The Fidelity offering also ranks as the greatest success over three years, level with Neuberger Berman China Equity, in what was a particularly fertile period for Chinese stocks. As index performance would suggest, the majority of this growth has been since 2015. 

The Neuberger fund increased by 27.1 per cent and 36.4 per cent in 2015-16 and 2016-17, respectively. It should be noted that the average portfolio gained nearly 30 per cent in 2015-16, with three managers topping 40 per cent.

Giant holdings

Deeper analysis of the two leaders uncovers some familiar holdings. Two of China’s technology heavyweights – Tencent and Alibaba – have a combined allocation of 20 to 25 per cent in both these funds. 
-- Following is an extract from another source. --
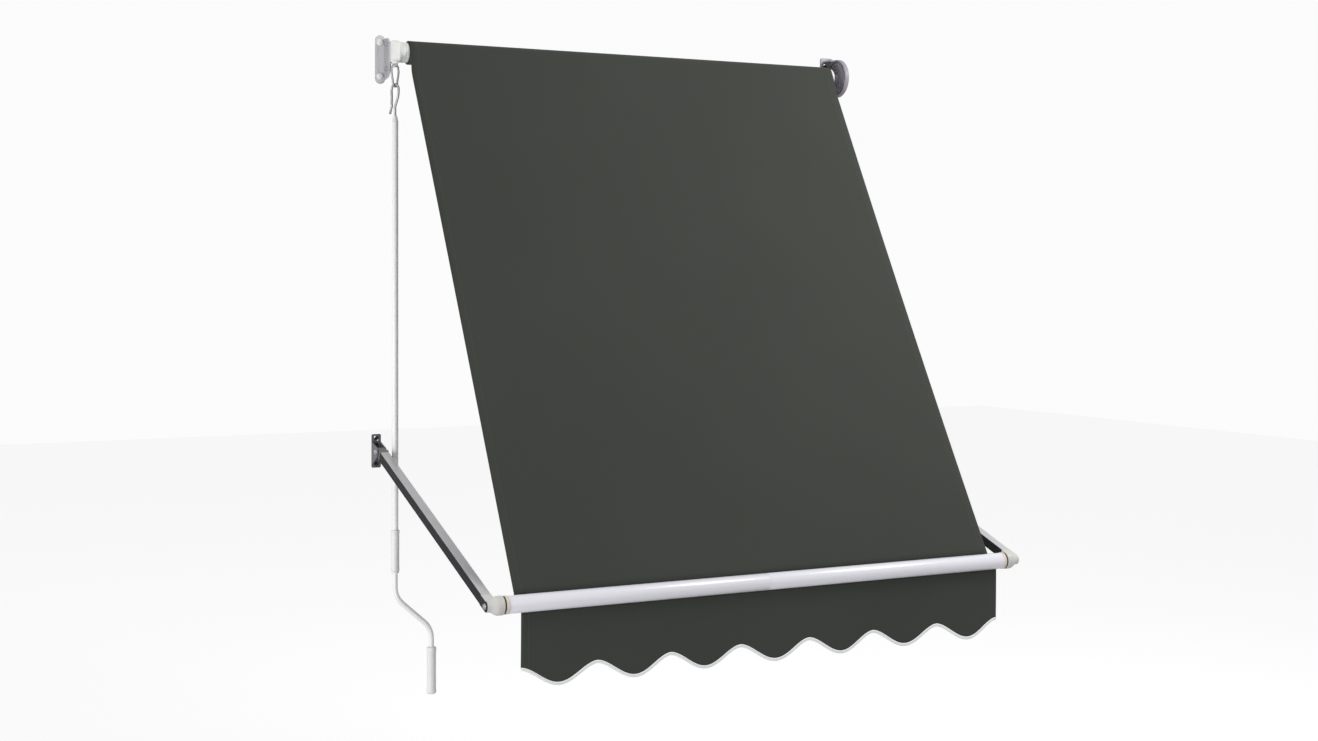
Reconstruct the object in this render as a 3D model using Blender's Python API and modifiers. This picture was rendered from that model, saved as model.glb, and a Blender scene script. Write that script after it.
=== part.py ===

However, the Fidelity and Neuberger managers are still underweight the stocks relative to the relevant benchmarks, with the former also listing these two holdings as among its top underweight positions. Both managers have instead opted for a number of less obvious holdings. In fact, several of their top-10 holdings have a benchmark weighting of zero. 

But given how rampantly technology stocks have performed of late, and their prominence among China’s major names, it is unsurprising that IT is the most favoured sector.

Investment growth had been harder to come by in the period between the financial crisis and 2015. The 12 months to 1 November 2015 is a case in point: the average fund rose by 2.3 per cent in that period. 

Across 10 years, annual returns are comparable with those seen in far less risky markets. The average fund turned a £1,000 lump sum into £1,825 over the past decade – equating to 6.2 per cent per annum.

As always, there are some notable successes. First State’s Greater China Growth fund has flourished over the longer period, increasing by an average of 11.2 per cent over ten years. Despite its size and growing economic stature, China remains an emerging market, and therefore volatility will continue to feature for some time.

Recent performance has rewarded those that have persisted with the country after previous years of meek market growth, particularly in the early part of this decade. 

Although investors appear to be dipping their toes back into Chinese stocks, it seems many are all too aware of the potential risks.